With the new period came change and destruction. Waqf Sawan located a substantial meteor impact crater, with its remnants showing its profound effect on the general environment of the area. Salameh, a geologist with a focus on Jordan and co-author of the previous study used, told Jordan News that the creator is “comparable to crater on the moon” and that the meteor would have been equivalent to “40,000 Hiroshima bombs”, causing the heat of the area to reach 1,000°C.


A projection of Pangea, Earth’s supercontinent. (Photo: Wikimedia Commons) 

Also, in the Cenozoic period, a massive continental drift saw Pangea break apart, and this may have caused the Jordan Rift valley to fill up with freshwater lakes 36–12 million years ago. Meanwhile, the Arabian Peninsula split from Africa and caused the Red Sea to form around 20 million years ago, according to Britannica.com.

On the other hand, the Dead Sea formed around 3 million years ago, as per earthmagazine.com, when the area was filled with water flowing from the Mediterranean Sea — so, at one point in time, Jordan sat on the Mediterranean coast. That did not last, though, due to tectonic shifts lifting the Dead Sea westwards, land-locking the salty water basin.

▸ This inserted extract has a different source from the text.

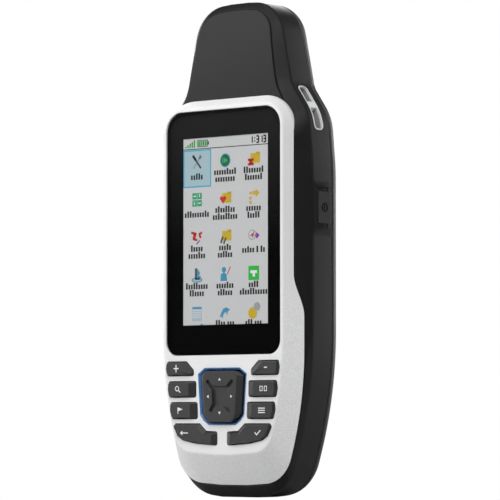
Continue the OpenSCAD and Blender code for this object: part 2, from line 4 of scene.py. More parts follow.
import bmesh
import bpy
import numpy as np
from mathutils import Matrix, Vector


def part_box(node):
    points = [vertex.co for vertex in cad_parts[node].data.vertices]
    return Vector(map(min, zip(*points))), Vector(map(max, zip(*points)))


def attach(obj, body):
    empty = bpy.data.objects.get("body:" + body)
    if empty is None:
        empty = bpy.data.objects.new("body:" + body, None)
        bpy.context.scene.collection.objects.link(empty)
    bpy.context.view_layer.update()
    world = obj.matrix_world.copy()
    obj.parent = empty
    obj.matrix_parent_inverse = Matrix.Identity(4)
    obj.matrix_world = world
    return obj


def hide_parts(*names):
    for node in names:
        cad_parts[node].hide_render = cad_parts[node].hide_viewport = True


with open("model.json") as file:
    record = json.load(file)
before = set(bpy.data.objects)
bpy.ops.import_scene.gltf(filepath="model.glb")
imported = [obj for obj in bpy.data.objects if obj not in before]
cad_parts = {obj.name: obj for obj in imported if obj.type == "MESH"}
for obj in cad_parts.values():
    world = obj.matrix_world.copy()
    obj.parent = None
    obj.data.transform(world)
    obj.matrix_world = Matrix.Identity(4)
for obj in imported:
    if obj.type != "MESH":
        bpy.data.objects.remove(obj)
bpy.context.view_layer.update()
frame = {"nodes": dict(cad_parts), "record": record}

MM = 0.001
SCREEN_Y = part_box("display_panel")[0].y / MM        # the display's surface; all depths count from it


def depth(d):
    """Y in millimetres of a depth behind the display's surface."""
    return SCREEN_Y + d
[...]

From these shifts, evidence suggests that hominid species began to inhabit Jordan’s lands 2 million years ago, according to worldhistory.org. After a couple million more years, humans not too dissimilar from us arrived in Jordanian lands between 45,000 and 20,000 years ago, according to books.openedition.org. There is evidence of people inhabiting Wadi Rum 6,500 years ago and having trading posts and small villages. From that, civilizations began to form, with tribes like the Nabateans building cities 2,300 years ago that still partially stands today, like Petra, which the tribe called “Raqma”, according to history.com. 

In due time, civilizations grew, some becoming empires that directly affected Jordan’s history. The Mongols, the Romans, and the British all played some part in Jordan’s development over history until the nation gained independence 76 years ago and Jordan became what it is today.